In analyzing coverage of the Amanda Knox case, I noted the differences in American media coverage vs. British media coverage.
“There is ample evidence to reach a conclusion that a majority of the U.S. media have taken Knox’s side. “To some Americans, especially those in her hometown of Seattle, Amanda Knox seems a victim, unfairly hounded by a capricious legal system in Italy that convicted her this week in the death of a 21-year-old British woman.” (AP, Feb. 1, 2014) Other headlines scream “The Italian Justice System is Insane—Amanda Know is Completely Innocent.” (Slate, Feb. 2, 2014)…Jump across the pond, where “The tone of some British newspaper coverage reflected skepticism about Knox's protestations of innocence. 'Shameless in Seattle' was the front-page headline on Saturday's Daily Mail, which referred to Knox's "brazen TV charm offensive to escape extradition…The Rome daily La Repubblica wrote Friday that the third verdict confirms that the case "from the very beginning has been judged more on the basis of sensation than actual evidence." (AP, Feb. 1, 2014).”
In March, this column featured information about a peace journalism project we held at Eastern Mediterranean University in Famagusta, Northern Cyprus.
“The questions started even before I had finished introducing myself: How did I get involved in peace journalism? How is peace journalism different than traditional journalism? Is peace journalism biased? Objective?
This was my kind of crowd.
The attendees of my informal presentation today were communications professors and two PhD students at Eastern Mediterranean University in Famagusta in northern Cyprus.
The back and forth banter between the professors and I lasted about 40 minutes—before I had even gotten to the first item on my lecture outline. As professors, of course, their questions were both pointed and informed. Our discussions about American media coverage of Egypt (and the Muslim Brotherhood), Ukraine, and the Middle East were especially interesting. They also asked me about Fox News. To the professors’ delight, I shared data from a recent study that showed that Fox News viewers are the most ill-informed American media consumers, scoring lower on a news quiz even than those who self-identified as consuming no news at all.”
In April, I wrote about media-fueled violence in South Sudan, and the importance of peace journalism.
“Sadly, the need for peace journalism has once again been starkly demonstrated in East Africa as radio-fueled violence descended upon South Sudan last week.
The United Nations reports that “hundreds of civilians” were killed last week in Bentiu, the capital of South Sudan’s Unity state. The killings were “a tragic reflection of longstanding ethnic hostilities in the world’s newest country.” (time.com)
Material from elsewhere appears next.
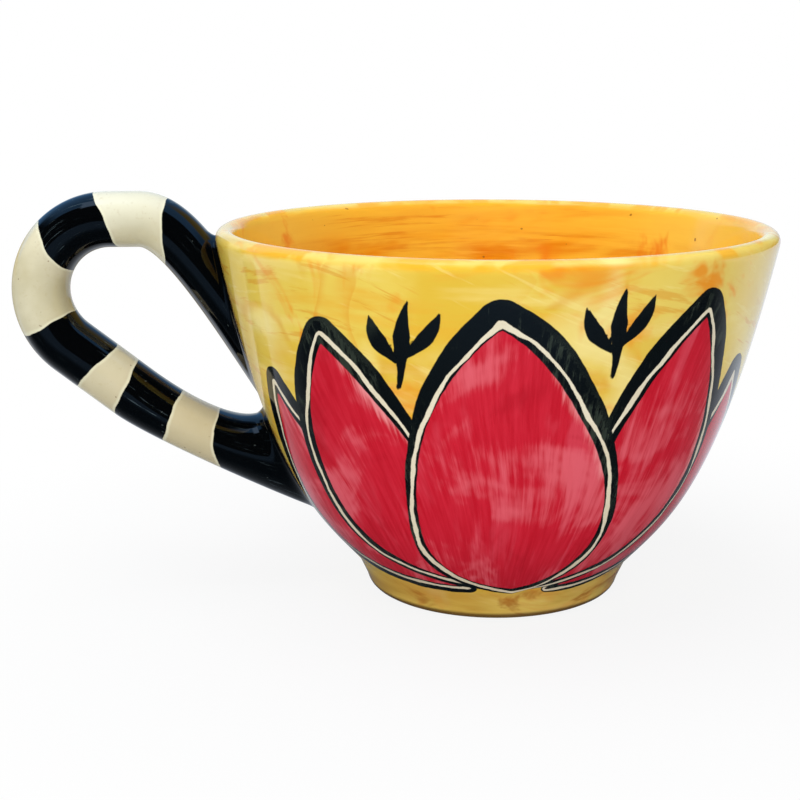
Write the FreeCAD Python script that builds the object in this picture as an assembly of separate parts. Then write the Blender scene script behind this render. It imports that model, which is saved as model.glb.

Toby Lanzer, the top United Nations aid official in South Sudan, told media that the violence was incited at least in part by calls on local radio stations for revenge attacks. “’It’s the first time we’re aware of that a local radio station was broadcasting hate messages encouraging people to engage in atrocities,” said Lanzer, who was in Bentiu on Sunday and Monday. (time.com). Those hate messages “urged men to rape women of specific ethnicities and demanded that rival groups be expelled from the town.” Lanzer said the “use of hate speech via a public radio station to incite violence is a game-changer." (theguardian.com)”
A few months later, in “Iraq coverage lacks balance, context, peace voices,” I discussed the importance of practicing peace journalism during the run-up to overseas interventions and wars.
“In a media environment where peace journalism is being practiced, the current run-up period to possible renewed U.S. military intervention in Iraq (against ISIS) would be covered by the media in a balanced way that proportionately reflects voices from both sides of the intervention debate.
Using the peace journalism model, articles about further U.S. military strikes in Iraq might look a bit like this:
‘Secretary of State John Kerry floated the possibility of U.S. drone strikes in Iraq today, while opponents of U.S. intervention warned that such strikes would be destabilizing and ineffective.'
'Administration official continue to make a case for U.S. military intervention in Iraq, citing a growing humanitarian crisis in the wake of a militant insurgency. Intervention opponents acknowledge the humanitarian crisis, but question the ability of air strikes to slow the insurgency.'
Unfortunately, a quick examination of media coverage of the crisis indicates that a disproportionately small voice seems to be given to those who question or outright oppose military intervention…
As peace journalists, we are not wading into the debate about the advisability of further U.S. military action in Iraq. However, we do believe that it’s the media’s responsibility to fully inform the public about all the options, including peaceful ones, if they are to reach intelligent conclusions about the situation in Iraq. When media do the opposite, and merely parrot administration pro-war propaganda without analysis or giving voice to war opponents, the results have been disastrous.”